Don’t worry. I am not here to force the “right” definition on to you – because, spoiler alert, there is no right way of being successful, it’s an intrinsic journey that manifests in your extrinsic lifestyle.

The reality is that somehow at one point in our life or another, we start questioning our daily actions. How did we end up in a job that we don’t like, using our time on earth with situations that don’t fill us with purpose? How did we end up miserable almost every other day, working towards a paycheck to survive, to numb our brain and pain?

What does it mean to be authentic, to be yourself? Who are you?

Authenticity, a buzzword that companies, brands and social media influencers like to use to describe that they are genuine and honest. A sought-after virtue, honesty and “being real” seem to be a key element in connecting with others and portraying your identity online.

Behind the term, authenticity hides the importance of being true to yourself and being unapologetically “you” in life – be it at work, with friends or at home. Authenticity means accepting all the bits that society tells you not to like about yourself. Once you acknowledge and consciously see the “you” that has been hiding away behind labels and stigma, you will start to see the things that truly matter. Choosing between A or B will not seem as discouraging as it is right now. If you know why you work towards a goal, or why you stroll in a park rather than going to the fifth meeting that day, the pressure of being a “perfect people-pleaser” decreases.

What is society expecting of you? Is there even room or space to be yourself in these structures? How on earth are you going to throw away everything you build and take that trip around the world that you have been craving your whole life?

Your journey starts within, you can’t find happiness and peace if you are at war with your self. Travel the world, but don’t do it to discover who you are, because that person is already here. Maybe not as polished as you expect them to be, or perhaps not as “successful” as you imagine them to be. But they are here, and they are waiting for you to stand up, stand out and stop being scared to show your true colours.

“The one constant in your life is yourself.”

It is crucial to have an understanding of success before approaching a path and walking to a destination that is not fulfilling your life. The society we live in, the media representation that we have and the stigma and dogma that is surrounding us, paint a clear picture of the life that you should lead. If someone appears happy on social media and their success can be measured in interactions such as likes, shares, comments and followers, it sends the wrong message to a generation of people who compare their everyday struggle to someone’s high-reel life. This generates a false portrait of success and fulfilment. The need for validation and being accepted by “everyone” proves to be an impossible resolution, which in turn can lead to anxiety and mental health issues.

Stop trying to be (and do) “perfect”.

If you are stepping out of your comfort zone, you will likely make mistakes, and you will experience rejection in one way or another. Get comfortable; growth happens once you stop being scared of failing. It’s fine! No matter what they tell you, you are not supposed to be perfect and flawless, least of all you are not supposed to be a copy of someone else. Honestly, in a world with over 7 billion people, your uniqueness is impressive. Embrace it and use it as your power moving forward. There is freedom in accepting failures in life. 

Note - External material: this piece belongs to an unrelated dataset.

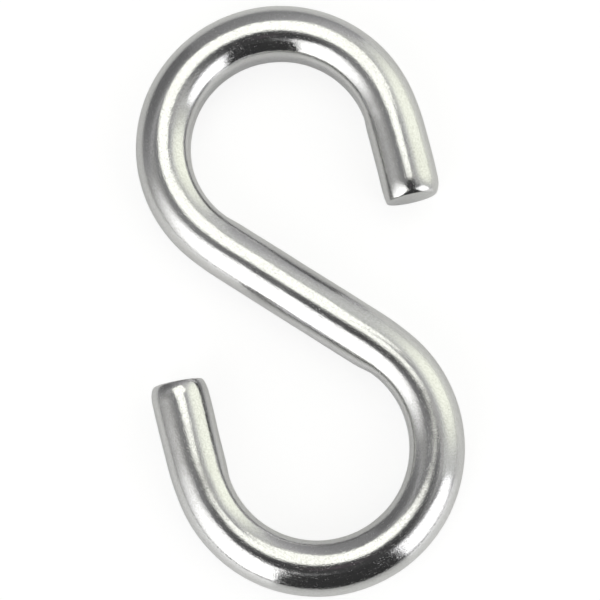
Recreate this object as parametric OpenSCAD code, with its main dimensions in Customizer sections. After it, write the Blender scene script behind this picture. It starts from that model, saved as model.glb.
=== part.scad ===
// S hook: one round steel bar bent cold into two open hooks that face opposite ways.
// It lies on its side, with the bar resting on the plane z = 0. The load line, which runs
// through the middles of both hooks, is the Y axis, and the origin is under the middle of
// the slanting bar between the hooks. The upper hook is the one towards +Y.

/* [Bar] */
// Diameter of the round bar
bar_d = 6; // [3:0.5:10]
// Radius of the tumbled edge around each cut end
end_fillet = 0.7; // [0.1:0.1:1.4]

/* [Hooks] */
// Inside diameter of each hook's bend
eye_d = 18.2; // [12:0.2:30]
// Length of the straight slanting bar between the two bends
middle_l = 20; // [6:0.5:40]
// Angle by which the tips lean outwards from the load line, in degrees
tip_splay = 8.6; // [0:0.2:20]
// Length of the upper hook's straight tip, from the end of its bend
upper_tip_l = 9; // [3:0.5:14]
// Length of the lower hook's straight tip, from the end of its bend
lower_tip_l = 10.1; // [3:0.1:14]

/* [Hidden] */
$fn = 96;
bar_r = bar_d / 2;
// Radius of each bend, to the middle of the bar
bend_r = (eye_d + bar_d) / 2;
// The slanting bar is the inner tangent of the two bends, which sets how steeply it
// crosses the load line
slant = atan2(2 * bend_r, middle_l);
// Each bend turns the bar from the slant past the load line and stops short by the splay
bend_angle = 180 + slant - tip_splay;

// A straight tip of length l along +Z, cut square and tumbled round at its edge
module tip(l) {
    rotate_extrude()
        intersection() {
            square([bar_r, l]);
            union() {
                square([bar_r, l - end_fillet]);
                square([bar_r - end_fillet, l]);
                translate([bar_r - end_fillet, l - end_fillet])
                    circle(r = end_fillet);
            }
        }
}

// A block that holds the whole +Y half of a bend's ring
module half_ring_block() {
    reach = bend_r + bar_d;
    translate([-reach, 0, -bar_d])
        cube([2 * reach, reach, 2 * bar_d]);
}

// The bend of one hook, around its own middle. It is a ring kept from the -X side, where
// the slanting bar ends, clockwise through the bend angle to where the tip starts.
module bend() {
    intersection() {
        rotate_extrude()
            translate([bend_r, 0])
                circle(d = bar_d);
        union() {
            half_ring_block();
            rotate([0, 0, 180 - bend_angle])
                half_ring_block();
        }
    }
}

// One hook, drawn from the far end of a slanting bar that lies along the Y axis
module hook(tip_l) {
    translate([bend_r, middle_l / 2, 0]) {
        bend();
        rotate([0, 0, 180 - bend_angle])
            translate([bend_r, 0, 0])
                rotate([90, 0, 0])
                    tip(tip_l);
    }
}

// The whole bent bar, turned so that both hooks sit on the load line
module s_hook() {
    color("silver")
        translate([0, 0, bar_r])
            rotate([0, 0, slant]) {
                rotate([90, 0, 0])
                    cylinder(d = bar_d, h = middle_l, center = true);
                hook(upper_tip_l);
                rotate([0, 0, 180])
                    hook(lower_tip_l);
            }
}

s_hook();
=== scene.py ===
import math

import bpy
from mathutils import Matrix, Vector


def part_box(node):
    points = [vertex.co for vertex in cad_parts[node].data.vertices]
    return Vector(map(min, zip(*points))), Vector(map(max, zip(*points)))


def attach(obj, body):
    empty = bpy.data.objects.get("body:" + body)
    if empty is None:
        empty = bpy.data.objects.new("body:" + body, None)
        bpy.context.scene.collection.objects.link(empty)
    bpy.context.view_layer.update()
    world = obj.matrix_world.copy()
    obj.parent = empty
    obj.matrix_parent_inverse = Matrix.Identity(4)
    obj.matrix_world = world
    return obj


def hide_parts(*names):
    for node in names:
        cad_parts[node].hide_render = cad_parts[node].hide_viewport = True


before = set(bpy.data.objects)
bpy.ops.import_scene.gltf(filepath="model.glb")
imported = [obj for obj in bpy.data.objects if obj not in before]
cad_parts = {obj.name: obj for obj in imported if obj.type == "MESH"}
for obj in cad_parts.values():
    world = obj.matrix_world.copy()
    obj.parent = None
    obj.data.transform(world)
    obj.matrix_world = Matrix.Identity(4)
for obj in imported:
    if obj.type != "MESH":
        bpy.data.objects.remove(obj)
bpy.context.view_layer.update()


# ---------------------------------------------------------------------------
# Camera. It stands a little to the -Y side of the hook, close above it, and
# looks almost straight down, turned slightly against the load line.

mm = 0.001
camera_height = 180 * mm
camera_roll = math.radians(7.2)
camera_tilt = math.radians(8.36)
camera_pan = math.radians(1.69)
sensor_width = 36.0
view_width_at_bar = 61.48 * mm
aim_right = 0.205 * mm
aim_down = 0.537 * mm
nearest_seen = 10 * mm
farthest_seen = 10000 * mm

hook_low, hook_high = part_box("s_hook")
bar_d = hook_high.z - hook_low.z
bar_centre = Vector((0, 0, bar_d / 2))

camera_upright = Matrix.Rotation(-camera_roll, 3, "Z")
camera_turn = (
    camera_upright
    @ Matrix.Rotation(camera_tilt, 3, "X")
    @ Matrix.Rotation(camera_pan, 3, "Y")
)
camera_place = bar_centre + camera_turn @ Vector((0, 0, camera_height))
aim_point = bar_centre + camera_turn @ Vector((aim_right, -aim_down, 0))
camera_back = (camera_place - aim_point).normalized()
camera_right = (camera_turn @ Vector((0, 1, 0))).cross(camera_back).normalized()
camera_up = camera_back.cross(camera_right)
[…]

Embrace your fears and evaluate the voices around you.

There is always going to be a storm you have to go through, voices looking down on you and those trying to diminish your achievements. In the moments where you feel lost, and it feels like your goal is not worth pursuing anymore because “the world is against it”, remember that these people are miserable because they lack the strength, discipline and willpower to pursue their dreams.

Seeing someone else “effortlessly” have what you feel you deserve, the things that you should have in your life might feel unfair. Your struggle might be harder than theirs, and yes, life might not invite you with open arms, but guess what? The journey is more important than the result. The journey is what gives your life meaning and knowing you went through all those struggles and made it? That’s priceless.

Have the courage to show up, and stand up for yourself.

I read somewhere that self-confidence is not caring about what people think about you once you step into a room. Use this liberating thought in everyday life to alleviate the need to be liked and loved by everyone. It’s not happening!

Become aware of your strengths, your real strengths, the ones that you hide away because they might not “fit” into your surroundings. Found your strengths? Try implementing them in your life, step by step. You don’t have to “change overnight”, take your time, it’s a process. Once you accept yourself, who you are, and what you want out of this life you are living, it will get easier to walk the path you’re paving for yourself.

Be proud. Choosing yourself is a brave decision.